This year’s Eurovision Song Contest will be held with 3,500 fans in Rotterdam, the Dutch government has confirmed.
It said it will allow the event to proceed with a limited audience under strict COVID-19 measures “to ensure the health and safety of fans, crew, press and participants”.
Fans will be allowed to attend nine event shows including the 22 May final at Rotterdam Ahoy.
Audience members will take up approximately 20% of the arena’s capacity and tickets will only be made available to those who purchased tickets for the 2020 event.
All visitors will need to show a valid negative coronavirus test certificate that has been taken within 24 hours, as well as undergo a further test five days after the event.
Martin Osterdahl, executive supervisor of the event, said: “We are happy that the Dutch authorities have enabled us to welcome audiences at the three live shows and six dress rehearsals in Rotterdam in the safest possible way given the current circumstances.
“The world will be watching when we bring back the Eurovision Song Contest next month and, as millions enjoy the competition on TV and online, we are pleased that the hard work of the artists, delegations and crew will also be shared with a live audience in the Ahoy arena.”
All audience members are expected to adhere to coronavirus safety measures put in place by the Dutch government through their Fieldlab events programme.
Mr Osterdahl added that organisers will be enforcing tough COVID rules to ensure the show is staged “carefully and responsibly” with around 180 million viewers from more than 45 countries expected to be watching.
Extensive measures are also in place for crew, press and artists, while the numbers have been “scaled down considerably”, and people at the Rotterdam Ahoy being tested every 48 hours.

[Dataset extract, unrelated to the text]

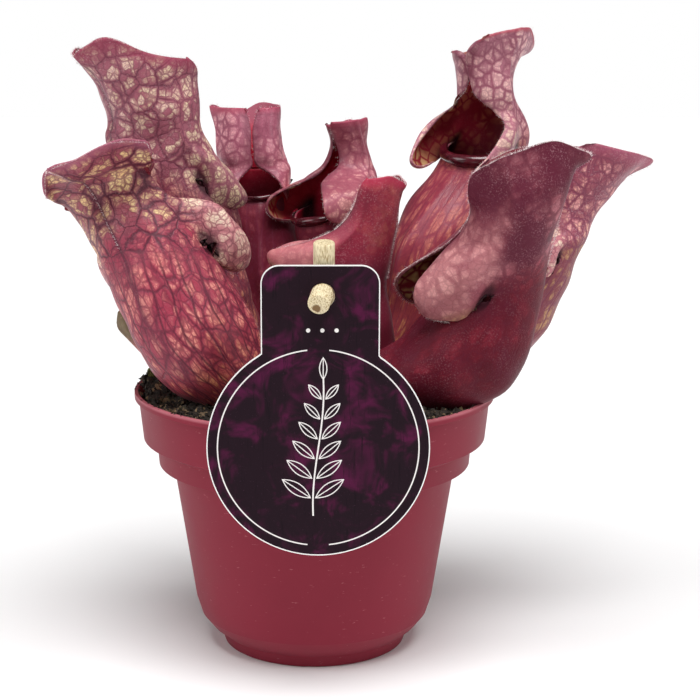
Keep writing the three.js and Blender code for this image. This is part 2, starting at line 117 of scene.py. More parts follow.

“Delegations are much smaller and most journalists will follow the Eurovision Song Contest from home this year in our online press centre,” he added.
All contestants for the event have now been confirmed, with the UK bringing back its act from last year, James Newman, who will perform the track Embers.
The UK, alongside France, Spain, Italy and Germany, is classed as a Big Five act, and automatically gets to perform on the night of the final.
Early favourites to take the 2021 crown include Malta, Switzerland and France.
Last year’s ticket holders will receive information on 5 May, before tickets go on sale to them on 8 May.
Organisers said there will be no general public sale for the contest.